- _Task details_
Provide only the number of lines where "imported" occurs.

- _Data segment_
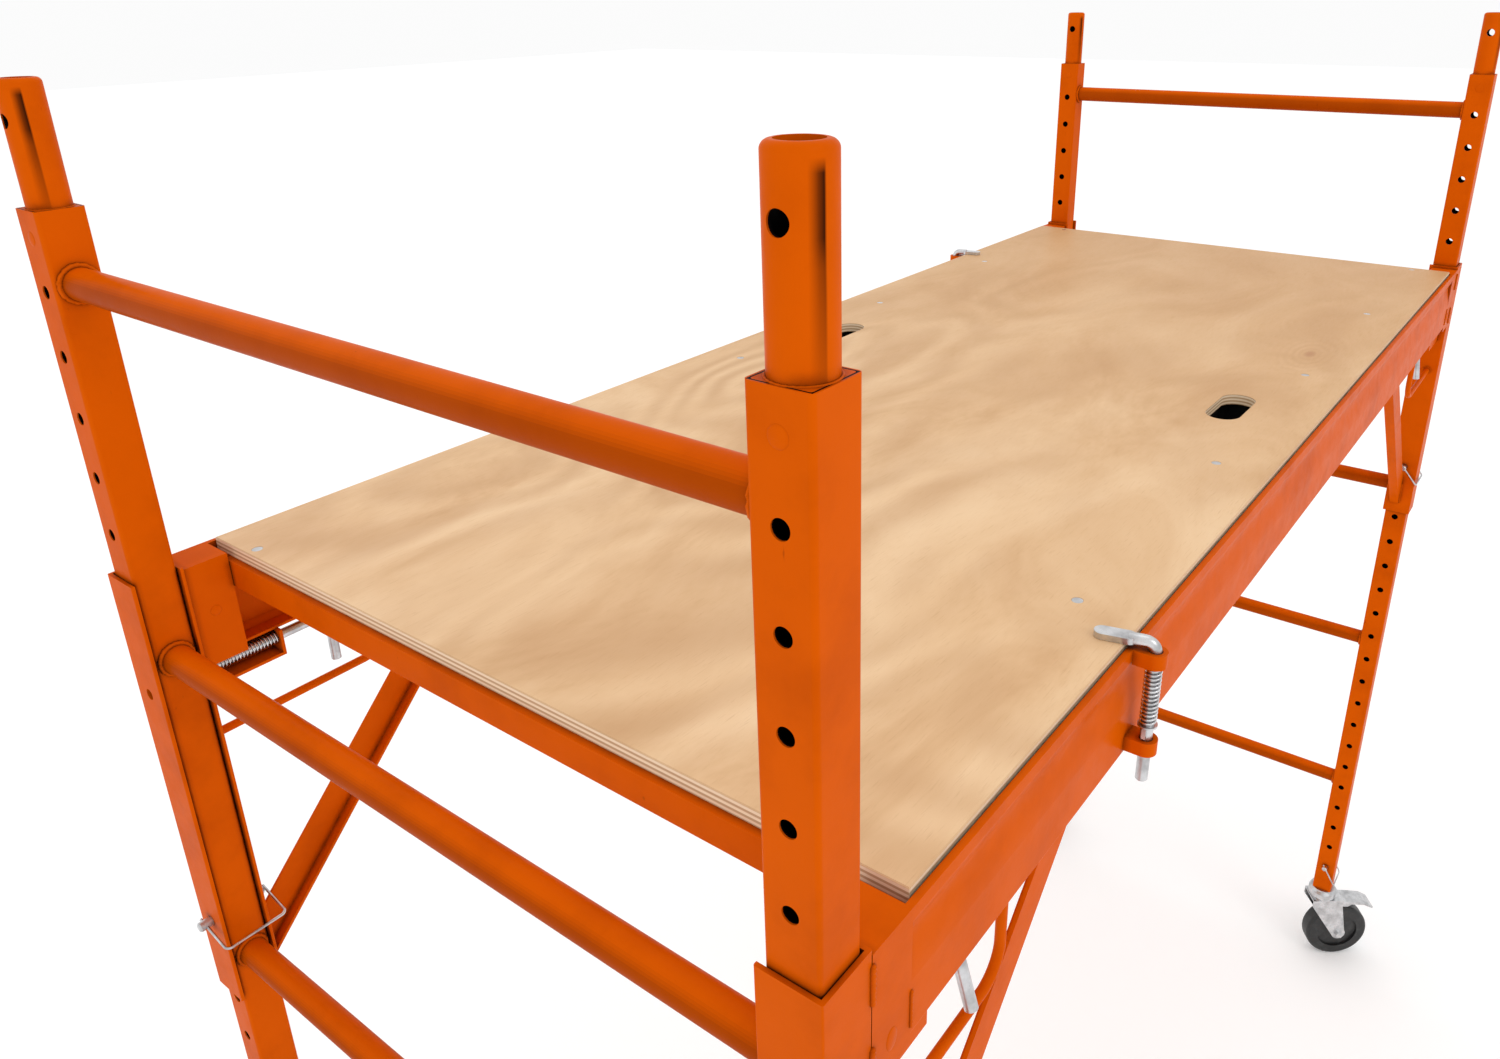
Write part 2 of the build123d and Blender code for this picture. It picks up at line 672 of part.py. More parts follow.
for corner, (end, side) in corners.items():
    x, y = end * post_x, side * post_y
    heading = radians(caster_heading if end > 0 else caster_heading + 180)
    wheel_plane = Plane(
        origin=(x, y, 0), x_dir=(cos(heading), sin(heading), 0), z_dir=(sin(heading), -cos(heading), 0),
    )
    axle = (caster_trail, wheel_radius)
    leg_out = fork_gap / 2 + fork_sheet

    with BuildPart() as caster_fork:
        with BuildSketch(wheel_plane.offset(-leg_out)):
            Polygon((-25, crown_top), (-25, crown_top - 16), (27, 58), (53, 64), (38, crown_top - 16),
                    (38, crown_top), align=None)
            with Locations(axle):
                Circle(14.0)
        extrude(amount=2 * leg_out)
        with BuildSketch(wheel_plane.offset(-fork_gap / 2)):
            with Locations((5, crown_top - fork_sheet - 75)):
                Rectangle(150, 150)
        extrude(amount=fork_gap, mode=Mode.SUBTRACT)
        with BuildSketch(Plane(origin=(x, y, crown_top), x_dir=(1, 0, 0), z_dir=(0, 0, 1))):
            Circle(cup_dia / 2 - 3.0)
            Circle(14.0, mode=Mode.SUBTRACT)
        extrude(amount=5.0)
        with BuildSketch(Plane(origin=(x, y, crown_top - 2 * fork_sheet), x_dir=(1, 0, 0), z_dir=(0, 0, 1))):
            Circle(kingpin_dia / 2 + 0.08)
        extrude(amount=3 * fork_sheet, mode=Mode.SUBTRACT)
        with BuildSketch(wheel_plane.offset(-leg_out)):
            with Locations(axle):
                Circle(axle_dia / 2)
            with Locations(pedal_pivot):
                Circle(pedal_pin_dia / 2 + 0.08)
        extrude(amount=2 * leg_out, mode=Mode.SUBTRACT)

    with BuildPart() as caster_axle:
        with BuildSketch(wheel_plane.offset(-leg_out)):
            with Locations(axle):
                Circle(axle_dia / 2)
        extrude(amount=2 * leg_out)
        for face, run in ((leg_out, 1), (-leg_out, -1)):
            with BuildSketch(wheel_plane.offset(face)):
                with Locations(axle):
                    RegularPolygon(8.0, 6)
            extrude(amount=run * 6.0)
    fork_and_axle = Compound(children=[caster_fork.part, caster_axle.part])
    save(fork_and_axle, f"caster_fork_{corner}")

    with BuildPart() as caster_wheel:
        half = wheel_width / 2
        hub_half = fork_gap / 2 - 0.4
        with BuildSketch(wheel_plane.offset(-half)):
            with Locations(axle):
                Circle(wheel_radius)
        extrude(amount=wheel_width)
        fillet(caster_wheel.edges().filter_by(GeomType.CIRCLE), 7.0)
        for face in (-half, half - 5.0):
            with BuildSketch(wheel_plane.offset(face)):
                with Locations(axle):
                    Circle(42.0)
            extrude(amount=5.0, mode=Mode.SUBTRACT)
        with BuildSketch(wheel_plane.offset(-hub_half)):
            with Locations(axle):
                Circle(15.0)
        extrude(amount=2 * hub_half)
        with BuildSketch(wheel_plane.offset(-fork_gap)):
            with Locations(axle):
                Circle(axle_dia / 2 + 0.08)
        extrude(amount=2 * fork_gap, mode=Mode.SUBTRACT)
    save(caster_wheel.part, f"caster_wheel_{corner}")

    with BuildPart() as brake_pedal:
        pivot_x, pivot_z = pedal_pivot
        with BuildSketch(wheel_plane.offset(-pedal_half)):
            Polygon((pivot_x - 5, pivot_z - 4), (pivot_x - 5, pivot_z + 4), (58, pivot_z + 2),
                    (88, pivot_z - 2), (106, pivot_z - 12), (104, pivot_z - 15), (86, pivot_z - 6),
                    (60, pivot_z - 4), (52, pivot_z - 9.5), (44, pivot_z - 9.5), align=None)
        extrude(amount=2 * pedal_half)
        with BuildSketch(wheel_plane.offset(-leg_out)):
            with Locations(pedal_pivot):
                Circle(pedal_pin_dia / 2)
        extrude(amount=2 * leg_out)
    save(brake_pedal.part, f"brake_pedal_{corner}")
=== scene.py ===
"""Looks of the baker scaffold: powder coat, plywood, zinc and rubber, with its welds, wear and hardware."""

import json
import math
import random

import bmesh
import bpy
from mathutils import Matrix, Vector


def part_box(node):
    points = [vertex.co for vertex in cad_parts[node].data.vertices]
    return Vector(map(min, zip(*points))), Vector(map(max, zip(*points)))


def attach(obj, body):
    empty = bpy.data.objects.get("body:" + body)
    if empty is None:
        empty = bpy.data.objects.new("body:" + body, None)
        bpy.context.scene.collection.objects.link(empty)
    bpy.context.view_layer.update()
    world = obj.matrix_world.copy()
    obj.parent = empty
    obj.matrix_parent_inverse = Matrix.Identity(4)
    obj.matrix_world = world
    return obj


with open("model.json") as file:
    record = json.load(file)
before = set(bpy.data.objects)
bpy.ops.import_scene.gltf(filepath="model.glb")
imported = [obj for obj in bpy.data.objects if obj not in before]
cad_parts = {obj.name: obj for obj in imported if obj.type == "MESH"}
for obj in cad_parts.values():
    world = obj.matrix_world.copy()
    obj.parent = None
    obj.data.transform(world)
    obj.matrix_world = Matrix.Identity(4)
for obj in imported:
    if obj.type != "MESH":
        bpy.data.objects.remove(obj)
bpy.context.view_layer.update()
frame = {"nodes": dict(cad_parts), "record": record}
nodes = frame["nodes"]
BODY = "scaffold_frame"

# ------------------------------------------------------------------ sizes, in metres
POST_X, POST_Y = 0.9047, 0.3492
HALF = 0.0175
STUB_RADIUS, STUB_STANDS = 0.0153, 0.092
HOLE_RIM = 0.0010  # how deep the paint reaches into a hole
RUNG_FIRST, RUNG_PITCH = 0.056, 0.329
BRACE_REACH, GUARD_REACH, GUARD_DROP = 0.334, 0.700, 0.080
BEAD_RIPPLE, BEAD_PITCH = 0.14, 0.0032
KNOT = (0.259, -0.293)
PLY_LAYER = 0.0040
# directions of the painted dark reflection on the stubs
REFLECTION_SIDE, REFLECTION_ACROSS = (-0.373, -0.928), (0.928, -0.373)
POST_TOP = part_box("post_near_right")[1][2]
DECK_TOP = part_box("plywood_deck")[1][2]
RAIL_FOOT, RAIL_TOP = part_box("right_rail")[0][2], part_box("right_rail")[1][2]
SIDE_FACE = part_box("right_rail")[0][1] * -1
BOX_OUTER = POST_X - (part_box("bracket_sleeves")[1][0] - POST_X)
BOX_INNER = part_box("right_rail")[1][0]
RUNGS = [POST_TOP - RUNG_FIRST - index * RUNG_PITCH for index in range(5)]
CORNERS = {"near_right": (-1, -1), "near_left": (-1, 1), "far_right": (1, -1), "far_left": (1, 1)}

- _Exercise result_
3